WORK TO DO — Below are entries. Copy exactly the lines running from the line that holds "Keep writing the" to the line that holds "Vector((1.0, 0.0, 0.0)))", with both ends included.

MATERIAL PROVIDED —
+++++
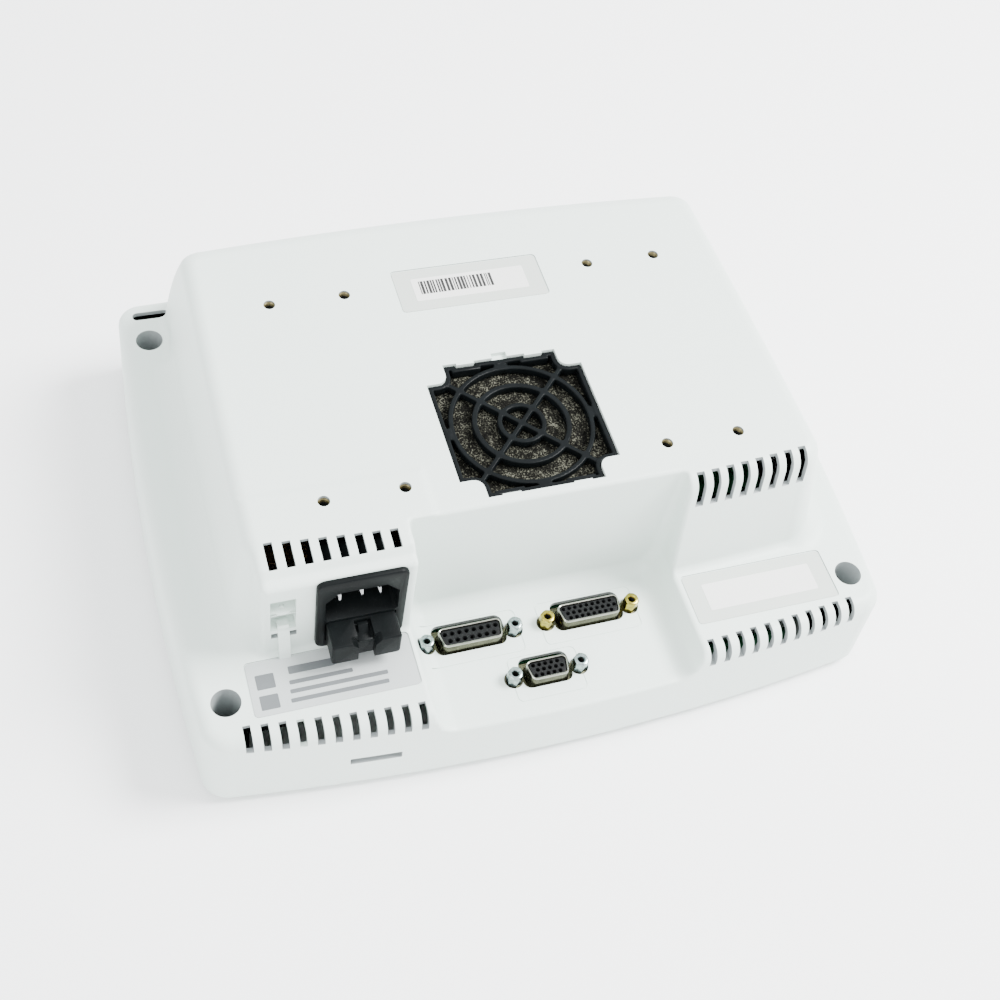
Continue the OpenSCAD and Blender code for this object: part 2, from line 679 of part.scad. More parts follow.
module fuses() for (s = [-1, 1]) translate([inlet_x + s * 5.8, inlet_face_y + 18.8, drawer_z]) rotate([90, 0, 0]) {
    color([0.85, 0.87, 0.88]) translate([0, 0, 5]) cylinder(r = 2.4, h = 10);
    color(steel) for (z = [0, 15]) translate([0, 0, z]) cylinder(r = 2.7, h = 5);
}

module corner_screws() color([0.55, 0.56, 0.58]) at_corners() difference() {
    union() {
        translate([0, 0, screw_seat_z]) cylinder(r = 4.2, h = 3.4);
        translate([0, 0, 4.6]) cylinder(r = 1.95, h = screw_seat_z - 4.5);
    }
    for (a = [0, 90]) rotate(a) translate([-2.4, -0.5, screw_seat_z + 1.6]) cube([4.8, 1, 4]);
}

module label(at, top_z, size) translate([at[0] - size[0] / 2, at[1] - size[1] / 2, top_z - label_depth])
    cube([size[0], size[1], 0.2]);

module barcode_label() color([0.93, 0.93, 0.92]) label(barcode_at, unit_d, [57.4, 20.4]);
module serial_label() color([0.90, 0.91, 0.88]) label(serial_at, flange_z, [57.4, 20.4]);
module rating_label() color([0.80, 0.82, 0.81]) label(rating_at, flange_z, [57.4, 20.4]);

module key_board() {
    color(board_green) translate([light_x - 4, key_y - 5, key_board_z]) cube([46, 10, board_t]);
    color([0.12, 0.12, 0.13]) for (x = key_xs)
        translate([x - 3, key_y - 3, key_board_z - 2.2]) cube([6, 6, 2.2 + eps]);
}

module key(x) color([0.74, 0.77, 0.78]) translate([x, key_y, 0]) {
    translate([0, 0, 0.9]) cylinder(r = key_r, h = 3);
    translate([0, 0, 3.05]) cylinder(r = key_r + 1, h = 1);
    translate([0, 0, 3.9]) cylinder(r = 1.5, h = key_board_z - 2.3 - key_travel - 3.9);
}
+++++
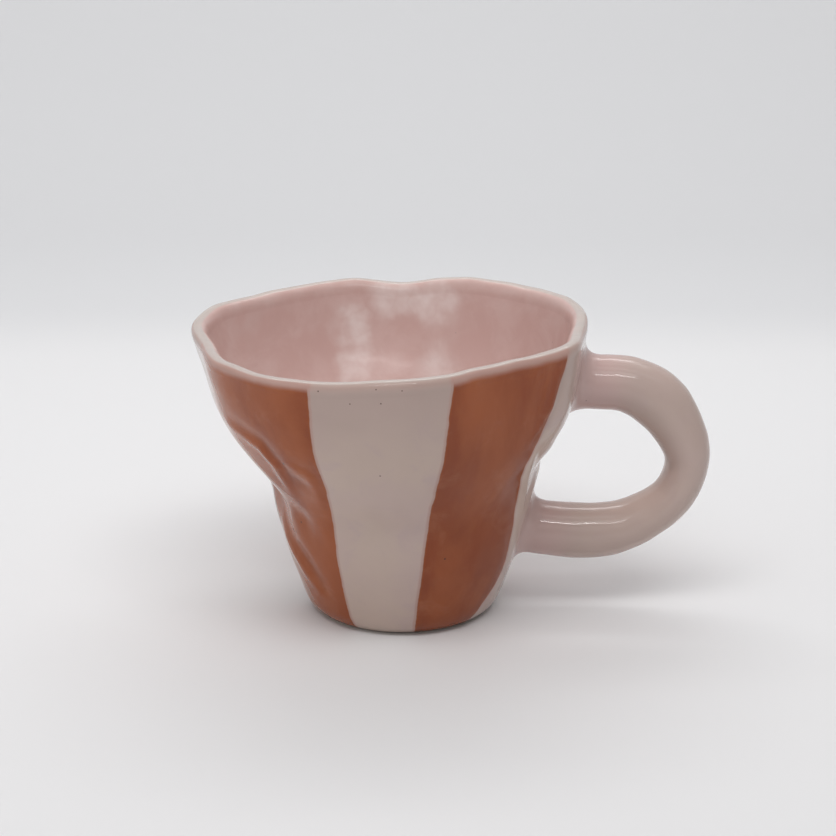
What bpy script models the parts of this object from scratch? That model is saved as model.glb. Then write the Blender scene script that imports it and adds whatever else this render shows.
+++++
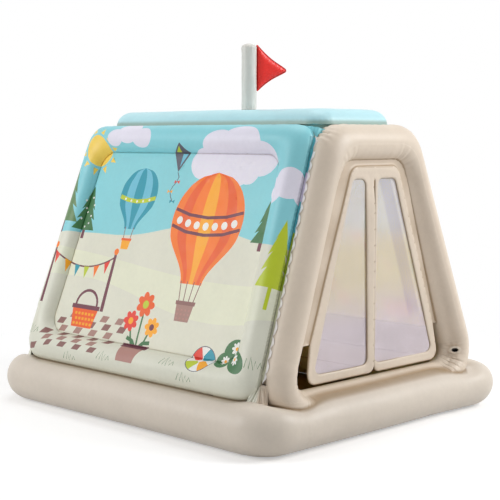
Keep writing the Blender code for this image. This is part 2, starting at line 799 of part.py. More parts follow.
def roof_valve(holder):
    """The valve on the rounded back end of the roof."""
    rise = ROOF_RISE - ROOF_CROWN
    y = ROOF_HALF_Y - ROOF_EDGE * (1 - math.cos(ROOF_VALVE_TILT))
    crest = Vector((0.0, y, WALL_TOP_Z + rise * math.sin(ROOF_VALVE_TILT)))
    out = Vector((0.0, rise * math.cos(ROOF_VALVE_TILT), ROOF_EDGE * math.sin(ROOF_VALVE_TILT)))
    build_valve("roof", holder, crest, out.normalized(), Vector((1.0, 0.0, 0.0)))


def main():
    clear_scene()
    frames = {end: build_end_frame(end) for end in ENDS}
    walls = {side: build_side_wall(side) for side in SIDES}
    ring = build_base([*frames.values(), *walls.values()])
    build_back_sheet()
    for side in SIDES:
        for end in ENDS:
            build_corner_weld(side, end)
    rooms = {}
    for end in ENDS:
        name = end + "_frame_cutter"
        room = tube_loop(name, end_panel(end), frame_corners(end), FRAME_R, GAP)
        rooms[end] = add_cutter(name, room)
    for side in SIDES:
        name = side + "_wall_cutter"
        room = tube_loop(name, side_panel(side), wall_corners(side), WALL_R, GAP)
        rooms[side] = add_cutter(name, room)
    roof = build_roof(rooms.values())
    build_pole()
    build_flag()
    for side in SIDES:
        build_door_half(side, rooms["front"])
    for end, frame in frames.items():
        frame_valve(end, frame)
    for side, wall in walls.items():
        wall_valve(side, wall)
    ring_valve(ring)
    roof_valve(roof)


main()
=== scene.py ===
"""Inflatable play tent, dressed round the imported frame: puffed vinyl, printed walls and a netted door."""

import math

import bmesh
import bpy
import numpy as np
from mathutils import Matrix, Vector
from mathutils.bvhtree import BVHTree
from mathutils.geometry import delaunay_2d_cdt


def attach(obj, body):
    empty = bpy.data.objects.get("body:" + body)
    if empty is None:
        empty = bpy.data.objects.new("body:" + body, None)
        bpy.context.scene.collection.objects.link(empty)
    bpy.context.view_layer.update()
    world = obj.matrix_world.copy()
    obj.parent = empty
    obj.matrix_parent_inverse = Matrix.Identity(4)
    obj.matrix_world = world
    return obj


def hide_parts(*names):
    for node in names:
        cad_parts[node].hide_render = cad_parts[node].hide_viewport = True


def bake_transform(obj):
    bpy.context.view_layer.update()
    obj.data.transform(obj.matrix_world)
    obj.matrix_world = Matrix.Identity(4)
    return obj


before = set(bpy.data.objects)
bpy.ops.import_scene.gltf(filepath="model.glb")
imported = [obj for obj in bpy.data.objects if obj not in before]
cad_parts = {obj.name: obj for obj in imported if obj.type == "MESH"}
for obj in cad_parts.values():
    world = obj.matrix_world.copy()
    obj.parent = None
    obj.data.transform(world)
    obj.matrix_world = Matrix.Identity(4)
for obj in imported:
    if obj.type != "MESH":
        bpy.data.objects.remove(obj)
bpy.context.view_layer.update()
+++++
ANSWER IN FULL —
Keep writing the Blender code for this image. This is part 2, starting at line 799 of part.py. More parts follow.
def roof_valve(holder):
    """The valve on the rounded back end of the roof."""
    rise = ROOF_RISE - ROOF_CROWN
    y = ROOF_HALF_Y - ROOF_EDGE * (1 - math.cos(ROOF_VALVE_TILT))
    crest = Vector((0.0, y, WALL_TOP_Z + rise * math.sin(ROOF_VALVE_TILT)))
    out = Vector((0.0, rise * math.cos(ROOF_VALVE_TILT), ROOF_EDGE * math.sin(ROOF_VALVE_TILT)))
    build_valve("roof", holder, crest, out.normalized(), Vector((1.0, 0.0, 0.0)))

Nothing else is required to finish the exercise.